The labour situation and the cost of inputs such as electricity, which would make it increasingly more expensive to make vehicles, were particularly worrying, Nemeth said during a panel discussion at a Standard Bank People’s Wheels Award winners function this week.

Nemeth added that there were not many places around the world where automotive plants were shut down because of labour issues as often as they were in South Africa.

“My worry is that as time goes by it’s going to be harder for my counterparts and peers in South Africa to get their principals to agree to large investments in renewing their platforms in a market that is so unstable” in terms of input costs, labour issues and policy, he said.

Speaking exclusively to Business Report afterwards, Nemeth stressed the importance for automotive manufacturers to have strong local demand for the products it built. There was a need to think about ways to stimulate the local market.

Nemeth said Ford exported 75 percent of the vehicles its produced in South Africa and questioned why it would locate a bakkie plant in the country.

He said the ratio between exports and domestic sales should be closer and referred to Thailand, where industrial policy was used to make the country the bakkie centre of Asia.

“Maybe that’s something South Africa needs to think about.”

Nemeth said the only reason an automotive company would invest in manufacturing in South Africa rather than in Kenya or Nigeria or Egypt was because of the supply base, which was non-existent in other countries.

Norman Lamprecht, an executive manager at the National Association of Automobile Manufacturers of SA (Naamsa) said exports this year were projected to account for about 53 percent of the total cars produced locally.

He attributed the decline in this percentage, from 60.1 percent last year and 61.5 percent in 2010, to the impact of the recession in Europe. He stressed the importance of the efforts to establish a tripartite free trade area in Africa before some of these countries “start waking up and develop industrial policies that build the automotive industry”.

Lamprecht questioned why progress on this front had been so slow, stressing that a stronger push for free trade alliances with the rest of the continent was what was currently missing from South Africa’s industrial policy.

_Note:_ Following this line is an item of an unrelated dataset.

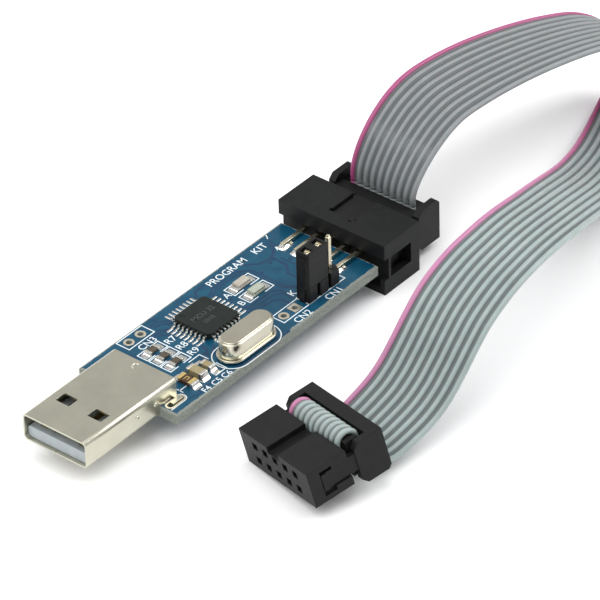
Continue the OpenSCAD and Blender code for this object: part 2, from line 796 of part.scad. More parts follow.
// Ten fork contacts: a box of thin sheet round each pin, and a fork that bites into the ribbon.
module socket_contacts() {
    sheet = 0.15;
    gap = pin_side / 2 + 0.03;
    for (i = [-2:2], s = [-1, 1]) translate([0, i * pitch, s * row_gap]) {
        for (t = [0, 1]) mirror([0, t, 0])
            block([0.8, gap, -0.3], [body_d - 0.55, gap + sheet, 0.3]);
        block([body_d - 0.7, -gap - sheet, -0.3], [body_d - 0.55, gap + sheet, 0.3]);
    }
}

// The ribbon inside a socket: up between body and cover, over the cover, down behind it.
module fold_profile(low_front, low_back) {
    translate([body_d, low_front]) square([ribbon_t, fold_top - low_front]);
    translate([slot_mid - ribbon_t / 2, low_back]) square([ribbon_t, fold_top - low_back]);
    intersection() {
        translate([fold_mid, fold_top]) difference() {
            circle(fold_r + ribbon_t / 2, $fn = 64);
            circle(fold_r - ribbon_t / 2, $fn = 64);
        }
        translate([0, fold_top]) square([20, 10]);
    }
}

module ribbon_strip() {
    translate([0, ribbon_w / 2, 0]) rotate([90, 0, 0]) linear_extrude(ribbon_w) children();
}

module plug_ribbon_fold() {
    color([0.6, 0.64, 0.64]) at_plug() ribbon_strip() fold_profile(-2.6, -socket_t / 2);
}

module target_ribbon_fold() {
    bend_x = slot_mid + under_bend;
    bend_z = target_exit[2] + under_bend;
    outer = under_bend + ribbon_t / 2;
    color([0.6, 0.64, 0.64]) at_target() ribbon_strip() {
        fold_profile(-2.6, bend_z);
        intersection() {
            translate([bend_x, bend_z]) difference() {
                circle(outer, $fn = 64);
                circle(under_bend - ribbon_t / 2, $fn = 64);
            }
            translate([bend_x - 5, bend_z - 5]) square(5);
        }
        translate([bend_x, target_exit[2] - ribbon_t / 2]) square([target_exit[0] - bend_x, ribbon_t]);
    }
}

module plug_socket_body() { color([0.16, 0.17, 0.16]) at_plug() socket_body(); }
module plug_socket_cover() { color([0.18, 0.19, 0.18]) at_plug() socket_cover(); }
module plug_socket_strain_relief() { color([0.18, 0.19, 0.18]) at_plug() socket_strain_relief(); }
module plug_socket_contacts() { color([0.8, 0.7, 0.4]) at_plug() socket_contacts(); }
module target_socket_body() { color([0.16, 0.17, 0.16]) at_target() socket_body(); }
module target_socket_cover() { color([0.18, 0.19, 0.18]) at_target() socket_cover(); }
module target_socket_strain_relief() { color([0.18, 0.19, 0.18]) at_target() socket_strain_relief(); }
module target_socket_contacts() { color([0.8, 0.7, 0.4]) at_target() socket_contacts(); }

// ---- Ribbon ----

ribbon_edge = 0.25;
ribbon_section = [
    [-ribbon_w / 2, -ribbon_t / 2 + ribbon_edge], [-ribbon_w / 2 + ribbon_edge, -ribbon_t / 2],
    [ribbon_w / 2 - ribbon_edge, -ribbon_t / 2], [ribbon_w / 2, -ribbon_t / 2 + ribbon_edge],
    [ribbon_w / 2, ribbon_t / 2 - ribbon_edge], [ribbon_w / 2 - ribbon_edge, ribbon_t / 2],
    [-ribbon_w / 2 + ribbon_edge, ribbon_t / 2], [-ribbon_w / 2, ribbon_t / 2 - ribbon_edge]
];

function heading(route, i) =
    unit(xyz(route[min(i + 1, len(route) - 1)]) - xyz(route[max(i - 1, 0)]));

// The ribbon's level side direction, square to its heading, then banked.
function level_side(t) = unit([0, 1, 0] - t * t[1]);
function banked_side(t, bank) = level_side(t) * cos(bank) + cross(t, level_side(t)) * sin(bank);

function ribbon_ring(route, i) =
    let (t = heading(route, i), side = banked_side(t, route[i][3]), face = cross(t, side))
    [for (p = ribbon_section) xyz(route[i]) + side * p[0] + face * p[1]];

module ribbon_cable() {
    sides = len(ribbon_section);
    rings = len(ribbon_route);
    corners = [for (i = [0:rings - 1]) each ribbon_ring(ribbon_route, i)];
    // two triangles for each side of each stretch, split the same way on both faces of the ribbon
    skin = [for (i = [0:rings - 2], k = [0:sides - 1])
        let (a = i * sides + k, b = i * sides + (k + 1) % sides)
        each k < sides / 2 ? [[b, a, a + sides], [b, a + sides, b + sides]]
                           : [[b, a, b + sides], [a, a + sides, b + sides]]];
    first = [for (k = [0:sides - 1]) k];
    last = [for (k = [0:sides - 1]) rings * sides - 1 - k];
    color([0.6, 0.64, 0.64]) polyhedron(points = corners, faces = concat([first], skin, [last]));
}

circuit_board();
spare_hole_rings();
usb_shell();
usb_tongue();
usb_contacts();
usb_solder();
microcontroller_body();
microcontroller_leads();
crystal_can();
crystal_flange();
crystal_leads();
red_led_body();
green_led_body();
led_terminals();
resistor_bodies();
resistor_terminals();
capacitor_bodies();
capacitor_terminals();
fuse_body();
fuse_terminals();
surface_solder();
jumper_header_base();
jumper_header_pins();
through_hole_solder();
jumper_cap();
jumper_contact();
box_header_shroud();
box_header_pins();
box_header_solder();
regulator_body();
regulator_leads();
zener_bodies();
zener_terminals();
lower_resistor_bodies();
lower_resistor_terminals();
lower_capacitor_bodies();
lower_capacitor_terminals();
plug_socket_body();
plug_socket_cover();
plug_socket_strain_relief();
plug_socket_contacts();
plug_ribbon_fold();
ribbon_cable();
target_ribbon_fold();
target_socket_body();
target_socket_cover();
target_socket_strain_relief();
target_socket_contacts();
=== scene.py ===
"""Looks of the usb microcontroller programmer: ribbon, print, pads, solder, materials and light."""
import math
import random

import bpy
import bmesh
from mathutils import Matrix, Vector


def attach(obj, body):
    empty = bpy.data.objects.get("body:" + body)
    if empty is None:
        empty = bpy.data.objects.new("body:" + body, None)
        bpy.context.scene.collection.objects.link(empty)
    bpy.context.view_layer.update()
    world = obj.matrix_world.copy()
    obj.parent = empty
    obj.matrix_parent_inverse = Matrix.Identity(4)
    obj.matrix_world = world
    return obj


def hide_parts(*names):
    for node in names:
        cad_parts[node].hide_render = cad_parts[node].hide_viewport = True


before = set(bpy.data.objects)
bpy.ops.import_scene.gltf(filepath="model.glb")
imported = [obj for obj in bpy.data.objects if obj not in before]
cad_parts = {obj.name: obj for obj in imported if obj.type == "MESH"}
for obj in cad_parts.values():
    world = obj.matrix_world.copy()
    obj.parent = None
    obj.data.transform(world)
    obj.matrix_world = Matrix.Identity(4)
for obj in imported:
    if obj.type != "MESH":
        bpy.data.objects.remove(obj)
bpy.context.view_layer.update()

# ---- Sizes and places, in millimetres ----
# Places on the board are measured along the stick from the plug's front, across from its middle
# line, and up from the board's top.

STICK_HALF = 35.1           # from the stick's middle to its plug's front
BOARD_Z = 5.25              # the board's top above the table
UNDER = -1.6                # the board's underside
MASK_X = (15.6, 61.75)      # the mask is held back from these two lines across the stick,
MASK_Y = (-9.3, 9.55)       # and from these two lines along it
PITCH = 2.54                # between the headers' pins

CHIP_AT = (35.6, 2.1)
CHIP_TOP = 1.1
CHIP_HALF = 3.5
LEAD_PITCH = 0.8
LEADS_A_SIDE = 8
CRYSTAL_X = (31.3, 37.7)    # middles of the round ends of the crystal's outline
CRYSTAL_Y = -6.4
RESISTOR_X = 25.2
RESISTOR_Y = (3.6, 1.38, -0.84)
LED_X = 45.65
LED_Y = (3.9, 1.05)
CAPACITOR_X = (24.75, 27.05)
FUSE_X = 22.6
FUSE_Y = -5.25
FUSE_TOP = 0.78
TAIL_X = 57.1               # solder on the tails of the box header's pins
SLOT_X = (17.0, 19.2)       # middles of the round ends of the slots for the shell's feet
SLOT_Y = 6.9
SLOT_R = 0.5
SQUARE_PAD = (45.94, -6.05)
JUMPER_X = 48.9
JUMPER_Y = -6
CAP_TOP = 8.6

WIRES = 10
RIBBON_PITCH = 1.27
WIRE_R = 0.45
WEB_HALF = 0.16             # half the thickness of the web between two wires
BODY_D = 6.8                # socket body, from its mating face
SOCKET_HALF_W = 8.65
SOCKET_HALF_H = 3
SLOT_MID = 10.45            # middle of the slot that the ribbon leaves a socket by
FOLD_R = 1.6
FOLD_MID = 8.85
FOLD_TOP = 1.9
FOLD_START = -2.6
FOLD_DOWN = 4.9             # how far the fold in the plug's socket runs down the slot
UNDER_BEND = 0.9
SOCKET_EXIT = (13.5, -3.35)
PLUG_AT = Vector((28.8, 0, 4.45))
TARGET_YAW, TARGET_TIP, TARGET_LEAN = (math.radians(a) for a in (-15, 10, 8))
TABLE_GAP = 0.02            # under the target socket's lowest corner
TARGET_AT = Vector((-18.9, -27.2, TABLE_GAP + math.cos(TARGET_TIP) * (
    SOCKET_HALF_W * math.sin(TARGET_LEAN) + SOCKET_HALF_H * math.cos(TARGET_LEAN))))
TARGET_TURN = (Matrix.Rotation(TARGET_YAW, 3, 'Z') @ Matrix.Rotation(-TARGET_TIP, 3, 'Y')
               @ Matrix.Rotation(-TARGET_LEAN, 3, 'X'))


def board(x, y, z=0.0):
    """A place on the board, in metres and in the frame of the whole part."""
    return Vector(((x - STICK_HALF) / 1000, y / 1000, (z + BOARD_Z) / 1000))


def metres(v):
    return Vector(v) / 1000


# ---- Camera ----

VIEW_SIDE = 600             # pixels
SENSOR = 36                 # millimetres
FOCAL = 4698.047            # pixels
CAMERA_AT = (-411.30979, -366.17086, 411.14033)

right = Vector((0.63358796, -0.77325946, -0.02522092)).normalized()
back = Vector((-0.61552516, -0.52355839, 0.58908013))
back = (back - right * back.dot(right)).normalized()
up = back.cross(right)
camera = bpy.data.objects.new("camera", bpy.data.cameras.new("camera"))
bpy.context.scene.collection.objects.link(camera)
turn = Matrix((right, up, back)).transposed().to_4x4()
camera.matrix_world = Matrix.Translation(metres(CAMERA_AT)) @ turn
camera.data.sensor_width = SENSOR
camera.data.lens = FOCAL / VIEW_SIDE * SENSOR
camera.data.clip_start = 0.05
camera.data.clip_end = 20
bpy.context.scene.camera = camera
bpy.context.scene.view_settings.view_transform = 'Standard'


# ---- Mesh helpers ----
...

“If they [South Africa] could sort this out it would be of big benefit to a lot of industries that are already established in South Africa to have an opportunity to trade up into the continent and be able to compete with the Indians and the Chinese. That would really solidify South Africa’s position as a gateway into Africa,” he said.

Lamprecht also added that the vision and objective of discussions that had been taking place was to have a tripartite African free trade area involving 26 countries in the Southern African Development Community, Common Market for Eastern and Southern Africa and East African Community by 2017.